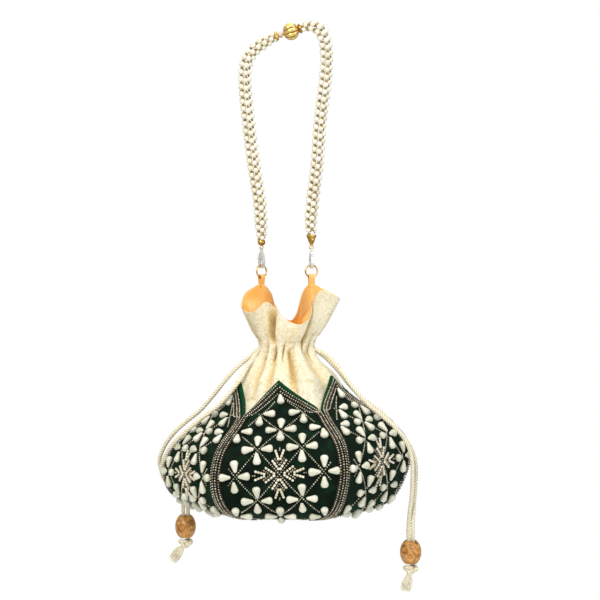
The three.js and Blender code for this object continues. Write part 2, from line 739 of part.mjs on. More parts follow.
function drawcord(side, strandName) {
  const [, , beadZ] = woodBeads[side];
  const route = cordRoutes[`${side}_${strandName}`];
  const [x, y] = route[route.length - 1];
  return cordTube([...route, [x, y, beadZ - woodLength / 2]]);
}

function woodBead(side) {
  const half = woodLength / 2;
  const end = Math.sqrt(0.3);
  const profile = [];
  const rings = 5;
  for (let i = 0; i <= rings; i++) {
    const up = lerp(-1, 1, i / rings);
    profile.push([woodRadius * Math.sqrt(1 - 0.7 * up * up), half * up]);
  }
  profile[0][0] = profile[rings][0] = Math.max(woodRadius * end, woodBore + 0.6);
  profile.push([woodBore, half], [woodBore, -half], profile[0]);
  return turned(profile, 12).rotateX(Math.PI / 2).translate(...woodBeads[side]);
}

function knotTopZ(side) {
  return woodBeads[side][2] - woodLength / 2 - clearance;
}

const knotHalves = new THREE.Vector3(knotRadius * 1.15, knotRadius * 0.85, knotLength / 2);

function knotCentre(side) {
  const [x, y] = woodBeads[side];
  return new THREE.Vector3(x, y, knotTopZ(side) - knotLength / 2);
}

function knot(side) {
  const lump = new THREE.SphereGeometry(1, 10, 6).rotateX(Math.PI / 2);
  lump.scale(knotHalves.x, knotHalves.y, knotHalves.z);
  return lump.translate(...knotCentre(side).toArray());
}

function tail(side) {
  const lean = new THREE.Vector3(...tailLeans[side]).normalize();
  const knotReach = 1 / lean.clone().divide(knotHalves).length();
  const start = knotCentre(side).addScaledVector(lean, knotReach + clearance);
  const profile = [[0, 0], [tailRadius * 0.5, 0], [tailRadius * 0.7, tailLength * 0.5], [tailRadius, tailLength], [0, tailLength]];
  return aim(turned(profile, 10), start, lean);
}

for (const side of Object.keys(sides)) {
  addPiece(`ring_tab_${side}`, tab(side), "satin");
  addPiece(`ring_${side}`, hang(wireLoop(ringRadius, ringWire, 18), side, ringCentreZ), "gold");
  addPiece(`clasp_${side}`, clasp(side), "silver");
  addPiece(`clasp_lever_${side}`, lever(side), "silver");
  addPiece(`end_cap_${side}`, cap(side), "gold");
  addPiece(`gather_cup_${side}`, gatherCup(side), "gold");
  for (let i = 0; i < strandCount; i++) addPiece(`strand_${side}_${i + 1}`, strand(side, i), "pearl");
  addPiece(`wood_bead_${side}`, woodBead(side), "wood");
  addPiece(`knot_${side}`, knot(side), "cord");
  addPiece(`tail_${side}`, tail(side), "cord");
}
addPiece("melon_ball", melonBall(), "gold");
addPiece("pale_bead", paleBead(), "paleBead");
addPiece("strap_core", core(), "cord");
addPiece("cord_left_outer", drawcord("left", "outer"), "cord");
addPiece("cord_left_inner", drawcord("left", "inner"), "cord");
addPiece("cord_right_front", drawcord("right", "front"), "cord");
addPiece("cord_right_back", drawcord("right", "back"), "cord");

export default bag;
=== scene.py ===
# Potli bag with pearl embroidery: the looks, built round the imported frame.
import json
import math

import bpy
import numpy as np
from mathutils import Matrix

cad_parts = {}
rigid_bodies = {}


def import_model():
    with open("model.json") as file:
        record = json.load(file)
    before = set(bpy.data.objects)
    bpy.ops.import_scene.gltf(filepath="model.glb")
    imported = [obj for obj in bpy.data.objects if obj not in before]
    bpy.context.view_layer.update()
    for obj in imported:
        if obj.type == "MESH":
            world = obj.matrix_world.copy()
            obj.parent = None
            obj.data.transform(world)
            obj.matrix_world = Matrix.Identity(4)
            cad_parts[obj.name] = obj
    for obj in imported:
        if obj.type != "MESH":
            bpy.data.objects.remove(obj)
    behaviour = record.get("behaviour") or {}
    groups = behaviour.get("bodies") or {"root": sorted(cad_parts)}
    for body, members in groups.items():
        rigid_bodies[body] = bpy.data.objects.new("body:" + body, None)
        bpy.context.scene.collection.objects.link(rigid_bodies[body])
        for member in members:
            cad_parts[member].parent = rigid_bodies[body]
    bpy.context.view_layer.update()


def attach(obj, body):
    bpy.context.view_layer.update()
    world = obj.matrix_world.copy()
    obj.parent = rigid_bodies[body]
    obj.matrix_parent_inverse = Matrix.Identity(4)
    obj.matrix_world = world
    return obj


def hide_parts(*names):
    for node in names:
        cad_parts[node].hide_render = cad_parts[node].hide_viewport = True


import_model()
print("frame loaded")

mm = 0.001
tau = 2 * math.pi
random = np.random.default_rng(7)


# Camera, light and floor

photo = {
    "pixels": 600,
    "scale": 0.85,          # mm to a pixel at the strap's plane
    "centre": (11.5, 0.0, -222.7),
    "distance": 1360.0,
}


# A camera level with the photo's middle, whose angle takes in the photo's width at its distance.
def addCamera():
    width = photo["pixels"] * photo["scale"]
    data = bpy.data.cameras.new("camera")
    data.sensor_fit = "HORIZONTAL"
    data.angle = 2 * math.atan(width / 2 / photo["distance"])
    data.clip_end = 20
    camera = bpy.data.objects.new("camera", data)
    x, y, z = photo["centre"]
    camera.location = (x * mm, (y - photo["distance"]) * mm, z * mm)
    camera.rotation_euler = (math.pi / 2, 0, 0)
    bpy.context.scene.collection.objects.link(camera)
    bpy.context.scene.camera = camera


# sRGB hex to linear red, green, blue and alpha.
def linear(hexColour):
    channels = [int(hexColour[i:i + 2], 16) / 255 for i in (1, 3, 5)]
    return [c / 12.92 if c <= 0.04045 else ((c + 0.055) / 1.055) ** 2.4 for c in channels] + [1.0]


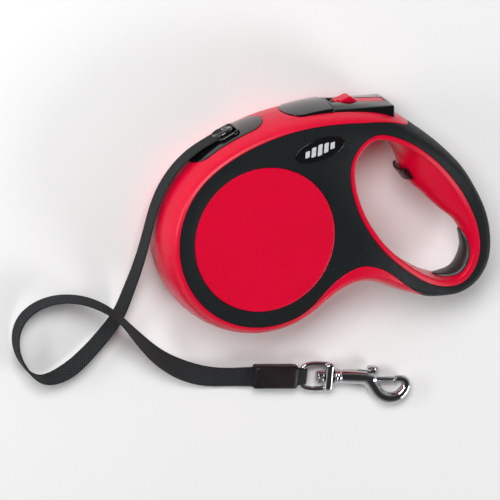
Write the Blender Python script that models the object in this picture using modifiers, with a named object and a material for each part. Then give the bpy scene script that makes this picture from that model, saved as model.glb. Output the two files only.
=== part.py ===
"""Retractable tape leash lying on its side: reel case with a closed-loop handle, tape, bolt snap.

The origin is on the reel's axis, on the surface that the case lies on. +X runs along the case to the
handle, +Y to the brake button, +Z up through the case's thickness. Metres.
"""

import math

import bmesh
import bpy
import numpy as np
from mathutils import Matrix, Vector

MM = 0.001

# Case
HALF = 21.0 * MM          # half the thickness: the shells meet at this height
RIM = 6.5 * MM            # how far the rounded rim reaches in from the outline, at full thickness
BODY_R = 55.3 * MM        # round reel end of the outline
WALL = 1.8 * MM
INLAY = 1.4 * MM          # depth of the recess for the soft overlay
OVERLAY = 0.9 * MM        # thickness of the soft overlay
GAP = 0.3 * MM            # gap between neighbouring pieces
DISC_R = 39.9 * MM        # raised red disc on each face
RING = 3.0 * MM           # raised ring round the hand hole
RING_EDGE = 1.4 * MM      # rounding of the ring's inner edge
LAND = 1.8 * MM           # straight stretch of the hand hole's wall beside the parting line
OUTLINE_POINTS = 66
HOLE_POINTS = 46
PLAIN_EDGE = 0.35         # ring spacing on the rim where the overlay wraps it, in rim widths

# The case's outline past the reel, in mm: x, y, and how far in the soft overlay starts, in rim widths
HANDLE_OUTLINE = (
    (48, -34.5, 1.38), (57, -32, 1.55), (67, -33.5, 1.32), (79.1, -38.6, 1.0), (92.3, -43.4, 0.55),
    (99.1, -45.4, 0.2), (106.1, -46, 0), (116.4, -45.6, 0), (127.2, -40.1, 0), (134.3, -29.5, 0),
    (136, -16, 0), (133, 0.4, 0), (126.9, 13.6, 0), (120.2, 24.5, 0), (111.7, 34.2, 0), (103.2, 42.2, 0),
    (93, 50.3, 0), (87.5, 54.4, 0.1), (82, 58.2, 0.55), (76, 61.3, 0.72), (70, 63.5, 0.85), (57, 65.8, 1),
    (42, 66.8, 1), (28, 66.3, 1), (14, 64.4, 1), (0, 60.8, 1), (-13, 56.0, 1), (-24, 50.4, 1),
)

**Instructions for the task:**
Identify which lines contain the word "None" and copy each one.

**Worked solution:**
            obj.parent = None
        rigid_bodies[body] = bpy.data.objects.new("body:" + body, None)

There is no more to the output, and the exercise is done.